O período difícil que a humanidade atravessa neste momento histórico, marcado pela pandemia de Covid-19, constitui um desafio para toda “a família desta aldeia global”. Porém, não é a primeira vez, e certamente não será a última, que a humanidade é confrontada com um desafio desta envergadura, se bem que, no contexto de um mundo cada vez mais interligado e interdependente, os efeitos sejam bem mais globais do que noutros períodos históricos. De facto, jamais uma tragédia ou pandemia teve um impacto tão brutal como esta, a nível de raio de ação, pois bloqueou o mundo praticamente de um dia para o outro, não obstante a letalidade em nada se compare com outras tragédias do passado. Por ter efeitos diretos ou indiretos, com mais ou menos impacto nos vários setores sociais, sobretudo no económico, esta pandemia veio levantar muitas questões sobre o modo como vivemos a vida, em especial a nossa relação com a natureza e uns com os outros, desde as relações familiares, passando pelas profissionais e de outros níveis, até chegar às relações entre países. E as vacinas ainda não começaram a ser vendidas e distribuídas…
Entre as muitas questões que têm sido matéria de reflexão a vários níveis e em vários meios de comunicação, sobretudo nas redes sociais, está, no meu ver, a necessidade de uma revisão das prioridades, começando pelas pessoais, passando às dos muitos setores sociais, incluindo os religiosos. E isto porquê? Porque, como dizia alguém, “as coisas não poderão voltar a ser como dantes” ou “nunca mais voltaremos ao normal que tínhamos até à chegada da Covid”. Como tal, acredito na necessidade de uma revisão, voluntária ou forçada, das prioridades, se bem que, ao contrário do que diziam muitos nos primeiros meses da pandemia, o ser humano irá aprender muito pouco com a ela. E é precisamente o que está a acontecer, porque se o contrário fosse verdade, teríamos menos violência, corrupção e outros males sociais dentro dos diversos níveis e setores de relação humana.
Há dias, li algo que me deixou sem palavras e furioso, se bem que não me surpreendeu de todo, pois esta atitude é comum desde os tempos mais remotos da humanidade: haver sempre alguém que tire proveito, de forma desumana, insensível e perversa, da desgraça dos outros. Na edição online do DN do passado dia 11 de novembro, vinha uma notícia com o título “Turistas estão a comprar resultados falsos de testes à Covid para viajar.” Esta prática é já comum em vários países, no mercado negro, sendo o Brasil, a França e o Reino Unido aqueles onde a prática é mais acentuada. Confesso que senti uma revolta muito grande ao ler esta notícia, por saber o quão duro e desalmado é, por exemplo, um funeral Covid, pois celebrei alguns enquanto pároco de duas paróquias do arciprestado da Figueira da Foz.
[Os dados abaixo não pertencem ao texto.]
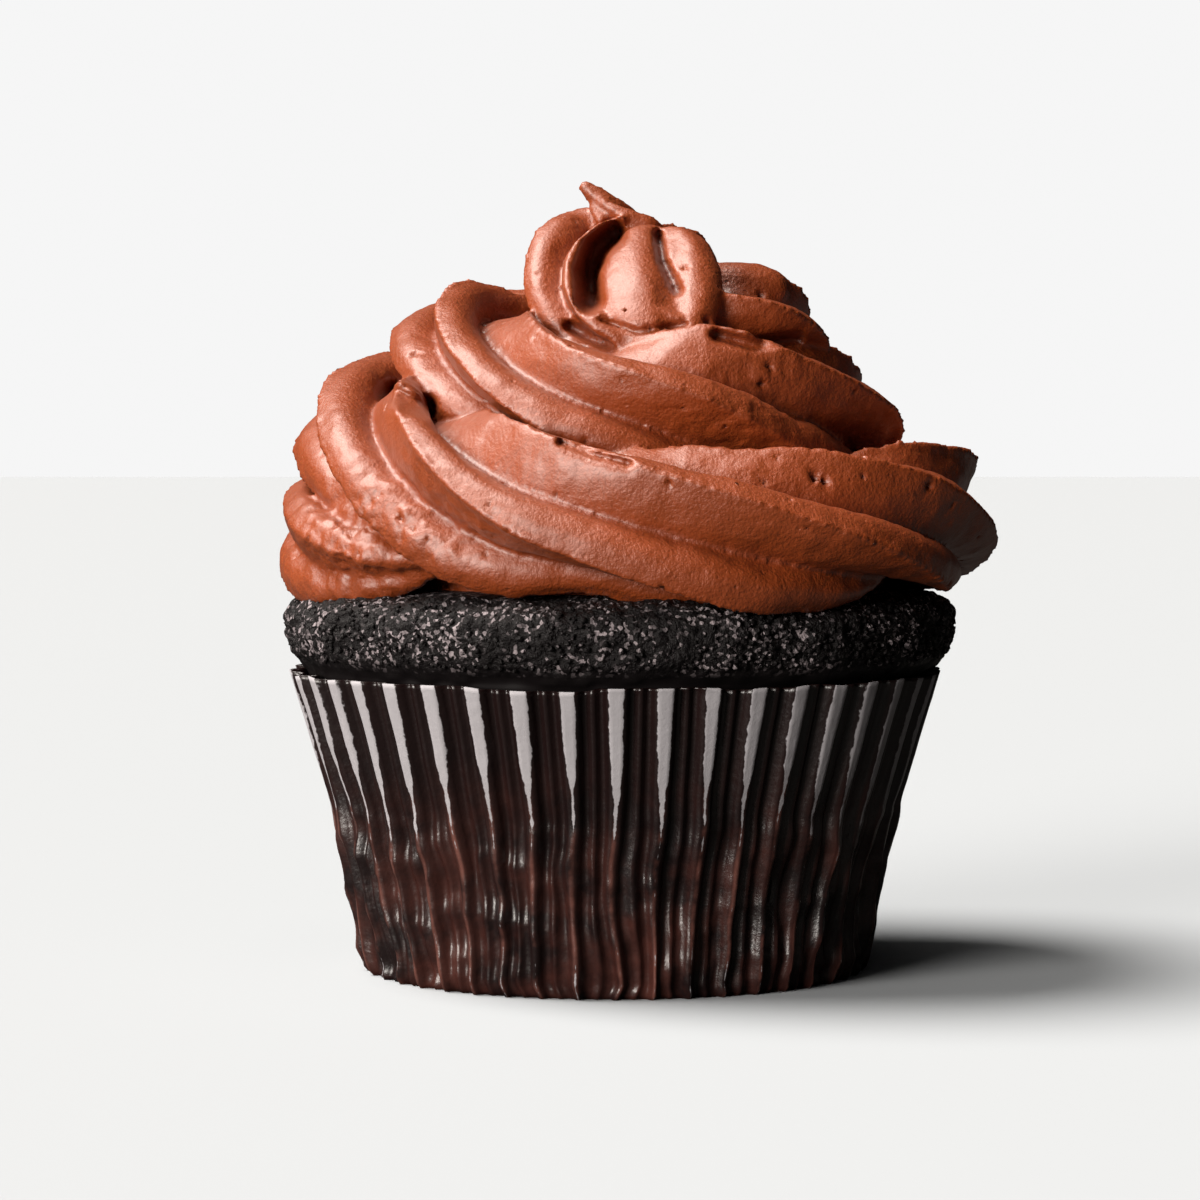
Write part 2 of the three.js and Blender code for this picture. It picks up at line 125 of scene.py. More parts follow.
# ---- piped frosting, in millimetres ----
SWIRL_OFFSET = 2.5
LOBES = 5
VALLEY_PLACE = 0.47
FACE_SLOPE = 0.25
UNDERSIDE_BEND = 1.4
TWIST = 1.373
TWIST_START = -250.8
TWIST_GAIN = 1.316
TWIST_GAIN_FROM = 2.25
PEAK_TWIST = 200.0
PEAK_LOBES = 0.42
SECTIONS_PER_TURN = 400
POINTS_PER_LOBE = 20
CREST_LIP = 0.03
CREST_WIDTH = 0.07
LOBE_WANDER = 0.035
STREAK_DEPTH = 0.008
ACROSS_LIMIT = 0.75  # share of the ring's radius that the rope may reach inwards
# Layers of relief: depth, cell, seed.
CREST_TEARS = ((0.018, 0.14, 5), (0.010, 0.06, 6))
FROSTING_RELIEF = ((0.16, 6.0, 11), (0.07, 2.4, 12))
TORN_RELIEF = ((1.0, 1.1, 13), (0.6, 0.6, 14), (0.8, 2.6, 15))
EVEN_ROUGHNESS = 0.05
SMALLEST_PIT = 0.16
PIT_SPREAD = 0.30
HOLLOW_PASSES = 40
SHARPENING = 0.25
SHARPENED = (-0.4, 0.9)  # the least and the most hollow that is sharpened
TRIANGLE_LIMIT = 195000

# Stations of the rope: turn, ring radius, height, half width, half height, twist aside,
# depth of the valleys between the lobes.
ROPE = np.array([
    (-0.14, 28.6, 42.4, 1.6, 1.6, 0.00, 0.30),
    (-0.09, 29.2, 42.8, 5.0, 5.2, 0.00, 0.30),
    (0.00, 29.8, 43.2, 6.4, 6.8, 0.05, 0.34),
    (0.25, 28.5, 43.4, 8.1, 7.5, 0.04, 0.38),
    (0.50, 26.9, 44.0, 9.0, 8.5, -0.26, 0.42),
    (0.65, 28.4, 43.0, 8.3, 8.9, 0.06, 0.48),
    (0.80, 28.3, 45.4, 7.6, 8.9, -0.14, 0.44),
    (1.00, 24.8, 53.1, 8.7, 7.1, 0.68, 0.46),
    (1.25, 20.5, 53.4, 9.6, 8.0, 0.25, 0.46),
    (1.50, 15.5, 54.0, 10.5, 8.3, 0.21, 0.46),
    (1.65, 16.0, 53.9, 8.1, 8.8, 0.02, 0.46),
    (1.80, 17.9, 55.6, 8.1, 7.1, -0.17, 0.46),
    (2.00, 17.0, 61.8, 8.0, 6.0, 0.02, 0.52),
    (2.50, 9.2, 62.2, 9.4, 5.4, 0.22, 0.50),
    (2.75, 9.5, 63.1, 5.9, 4.4, -0.07, 0.50),
    (3.00, 5.1, 69.8, 6.2, 6.1, 0.13, 0.55),
    (3.50, 3.0, 69.6, 4.8, 4.4, -0.05, 0.50),
])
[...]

É muito triste, sem dúvida, e faz pensar em muitos outros efeitos negativos causados pela falta de respeito pelo valor e dignidade humana. Também devemos aproveitar esta situação de pandemia para parar um pouco e pensar, por exemplo, na nossa própria lista de prioridades. Neste contexto, veio-me à mente um pensamento do Dalai Lama que, de certo modo, nos faz ver que a forma de vivermos a vida e a relação com os outros e as coisas nem sempre respeita as prioridades fundamentais da vida: “as pessoas perdem a saúde para juntar dinheiro, depois perdem o dinheiro para recuperar a saúde. E por pensarem ansiosamente no futuro, esquecem-se do presente, de forma que acabam por não viver nem no presente nem no futuro. E vivem como se nunca fossem morrer… e morrem como se nunca tivessem vivido.”
Acredito que, apesar da humanidade ser e agir muitas vezes de forma desumana, seguirá, na sua grande maioria, sendo capaz de ser idêntica a si mesma, porque foi criada pelo amor, com amor e para o amor… e toca a cada um de nós não só acreditar nisto, mas pô-lo em prática, sobretudo os frutos da solidariedade, empatia, esperança e consolação.